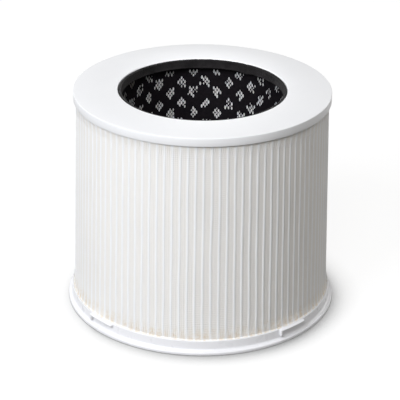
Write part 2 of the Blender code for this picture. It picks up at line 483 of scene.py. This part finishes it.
# Bottom cap: a pan with a hollow flare, a rim and four twist-lock lugs
bottomCap = {
    "wallRadius": 0.0923,
    "wallTop": 0.0098,
    "wall": 0.001,
    "wallRound": 0.00025,
    "wallCuts": 3,
    "rimHeight": 0.0026,
    "rimRound": 0.0009,
    "rimUnderRound": 0.0008,
    "rimFoot": 0.0045,
    "floorUnder": 0.0022,
    "floorTop": 0.004,
    "axisRadius": 0.001,
    "collarRadius": 0.0594,
    "collarWall": 0.0014,
    "collarTop": 0.0115,
    "flareSteps": 10,
    "segments": 192,
}
lugs = {
    "count": 4,
    "firstAngle": math.radians(-47),
    "length": 0.0225,
    "reach": 0.0022,
    "root": 0.0006,
    "plate": 0.001,
    "stopLength": 0.0018,
    "stopHeight": 0.0046,
    "drop": 0.0002,
    "bends": 14,
    "round": 0.00025,
}
wallInside = bottomCap["wallRadius"] - bottomCap["wall"]


def makeLug(number):
    # a thin plate, with a stop drawn down from its left end, bent round the wall of the pan
    wall, top = bottomCap["wallRadius"], bottomCap["wallTop"] - lugs["drop"]
    length, plate = lugs["length"], lugs["plate"]
    deselectAll()
    bpy.ops.mesh.primitive_cube_add(size=1)
    lug = bpy.context.active_object
    lug.scale = (lugs["reach"] + lugs["root"], length, plate)
    lug.location = (wall + (lugs["reach"] - lugs["root"]) / 2, 0, top - plate / 2)
    lug = startPiece(f"lug{number}")
    stopEdge = lugs["stopLength"] - length / 2
    editAll(lug)
    for bend in range(lugs["bends"]):
        place = stopEdge + (length - lugs["stopLength"]) * bend / lugs["bends"]
        bpy.ops.mesh.select_all(action="SELECT")
        bpy.ops.mesh.bisect(plane_co=(0, place, 0), plane_no=(0, 1, 0))
    leaveEdit()
    underside = top - plate + nearEnough
    editFaces(lug, lambda middle: middle.z < underside and middle.y < stopEdge)
    drop = plate - lugs["stopHeight"]
    bpy.ops.mesh.extrude_region_move(TRANSFORM_OT_translate={"value": (0, 0, drop)})
    leaveEdit()
    applyModifier(lug, "BEVEL", width=lugs["round"], segments=2, limit_method="ANGLE")
    turn = lugs["firstAngle"] + number * 2 * math.pi / lugs["count"]
    for v in lug.data.vertices:
        angle = turn + v.co.y / wall
        v.co = (v.co.x * math.cos(angle), v.co.x * math.sin(angle), v.co.z)
    return lug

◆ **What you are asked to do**
Copy every line exactly. Leave nothing out.

◆ **The completed task**
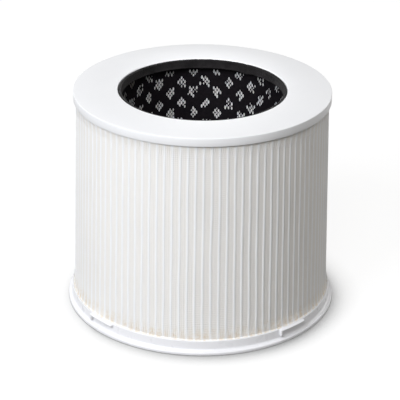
Write part 2 of the Blender code for this picture. It picks up at line 483 of scene.py. This part finishes it.
# Bottom cap: a pan with a hollow flare, a rim and four twist-lock lugs
bottomCap = {
    "wallRadius": 0.0923,
    "wallTop": 0.0098,
    "wall": 0.001,
    "wallRound": 0.00025,
    "wallCuts": 3,
    "rimHeight": 0.0026,
    "rimRound": 0.0009,
    "rimUnderRound": 0.0008,
    "rimFoot": 0.0045,
    "floorUnder": 0.0022,
    "floorTop": 0.004,
    "axisRadius": 0.001,
    "collarRadius": 0.0594,
    "collarWall": 0.0014,
    "collarTop": 0.0115,
    "flareSteps": 10,
    "segments": 192,
}
lugs = {
    "count": 4,
    "firstAngle": math.radians(-47),
    "length": 0.0225,
    "reach": 0.0022,
    "root": 0.0006,
    "plate": 0.001,
    "stopLength": 0.0018,
    "stopHeight": 0.0046,
    "drop": 0.0002,
    "bends": 14,
    "round": 0.00025,
}
wallInside = bottomCap["wallRadius"] - bottomCap["wall"]


def makeLug(number):
    # a thin plate, with a stop drawn down from its left end, bent round the wall of the pan
    wall, top = bottomCap["wallRadius"], bottomCap["wallTop"] - lugs["drop"]
    length, plate = lugs["length"], lugs["plate"]
    deselectAll()
    bpy.ops.mesh.primitive_cube_add(size=1)
    lug = bpy.context.active_object
    lug.scale = (lugs["reach"] + lugs["root"], length, plate)
    lug.location = (wall + (lugs["reach"] - lugs["root"]) / 2, 0, top - plate / 2)
    lug = startPiece(f"lug{number}")
    stopEdge = lugs["stopLength"] - length / 2
    editAll(lug)
    for bend in range(lugs["bends"]):
        place = stopEdge + (length - lugs["stopLength"]) * bend / lugs["bends"]
        bpy.ops.mesh.select_all(action="SELECT")
        bpy.ops.mesh.bisect(plane_co=(0, place, 0), plane_no=(0, 1, 0))
    leaveEdit()
    underside = top - plate + nearEnough
    editFaces(lug, lambda middle: middle.z < underside and middle.y < stopEdge)
    drop = plate - lugs["stopHeight"]
    bpy.ops.mesh.extrude_region_move(TRANSFORM_OT_translate={"value": (0, 0, drop)})
    leaveEdit()
    applyModifier(lug, "BEVEL", width=lugs["round"], segments=2, limit_method="ANGLE")
    turn = lugs["firstAngle"] + number * 2 * math.pi / lugs["count"]
    for v in lug.data.vertices:
        angle = turn + v.co.y / wall
        v.co = (v.co.x * math.cos(angle), v.co.x * math.sin(angle), v.co.z)
    return lug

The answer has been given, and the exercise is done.